Moore’s Red Raiders took his words to heart and played a hard-fought, valiant thirty-two minutes, from which they emerged victorious, knocking off the defending league champions by a final tally of 38-37 to win their first conference title during Moore’s tenure.

“All the doubt people had, I’m just glad we came out over top of everything, and just came out and played a good game,” said senior leader Rome Boyer. “Downingtown West is a great team, we take nothing away from them, hopefully we’ll see them again, it’s always a good time when we play them, our rivals.”

“It’s about (my players), for everything they’ve been through,” Moore added. “They’re battle-tested, they’re hungry, they wanted to be here and deserved to be here, and they just had the will to win.”

The theme of Downingtown West-Coatesville match-ups this season has been exciting, scrappy, low-scoring basketball. In both regular season meetings, the team who scored first went on to be victorious.

Ironically, while West scored the first point--a singular Ryan Betley free throw--it was the Red Raiders who scored the first field goal, and from there never trailed, just as each winning team had done in the previous two showdowns.

From there it was the usual defensive struggle. The Whippets’ limited scoring came almost entirely from their three seniors; Betley had 12 while Josh Warren and Dom Guerrera each had 10.

The Red Raider’s scoring was much more balanced. With not one player in double digits, Coatesville had six different scorers. Most notably, Boyer had nine of his team’s points, while seniors Justus Martinez and Jordan Young scored seven each.

Young in particular was critical in the end of the game; the senior who knocked down a free throw to force overtime in his team’s semifinal against Great Valley had a key foul shot to put his team up by three in the final seconds and ultimately seal the victory.
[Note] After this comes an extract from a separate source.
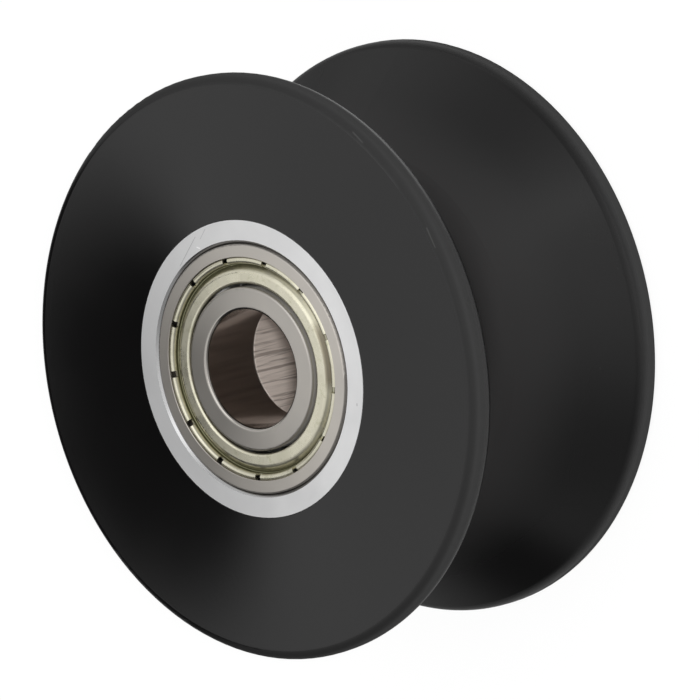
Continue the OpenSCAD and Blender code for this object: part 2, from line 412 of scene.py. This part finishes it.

“It was a situation I’d been in before,” Young said. “Last game against Great Valley, I had to make the free throw to go into overtime so I felt like I’ve been in that situation a couple of times this year and just had to clear my mind. I knew the game was on the line and I could seal the game and end it, so I just wanted to clear my mind and do what I know I can do.”

His free throws came after snatching one of his eight rebounds--he and the 6-foot-6 Martinez combined for eighteen boards up against the stout glass presence of Warren, a 6-8 center.

“I think that was huge for us, we kept them off the offensive glass and kept the game at our pace by not giving them any offensive rebounds and letting them have second-chance points,” Young added.

While the glass was a point of struggle for the Whippets, a bigger issue was the fact that Betley, a Penn-commit with a dagger three-point shot, failed to convert on any of his five long-distance attempts. Most of those attempts, however, were under the duress of active defense from Red Raiders like Dalton Donovan and Kamau Brickus.

“Some games they just don’t go down, tonight was just one of those games where they didn’t go down for us,” Ritter said of his sharpshooting senior. “That’s a lot to do with Coatesville’s defense on him, they played great ‘D’ and kind of wore him down, but at the same time he’s going to make many more shots for us this year.”

Obviously, the road doesn’t end here for either of these teams. Coatesville, the no. 1 seed in District 1 AAAA playoffs has a game this Friday with Bensalem, while the third-seeded Whippets will play host to Garnet Valley.

The Whippets now have to spend the next few weeks with this bitter taste in their mouths. Ritter already has his guys looking forward to the one way they can fix that problem.

“Our message was that the feeling we have right now, the only thing that’s going to replace it is a district title,” he said. “We can’t cut today’s nets down so we’ve got to cut one down at Temple, that’s the only thing that’s going to make us feel better. We’ll be ready to go starting Friday night.”

As for Coatesville, the road ahead may take some preparation and mental toughness, but at least for tonight, they can take a page out of Rome Boyer’s book.

“There’s no expression for how this feels. I just can’t wait to go home, spend the night with my family,” said Boyer. “We’ll be back in the lab tomorrow and get ready for Friday.”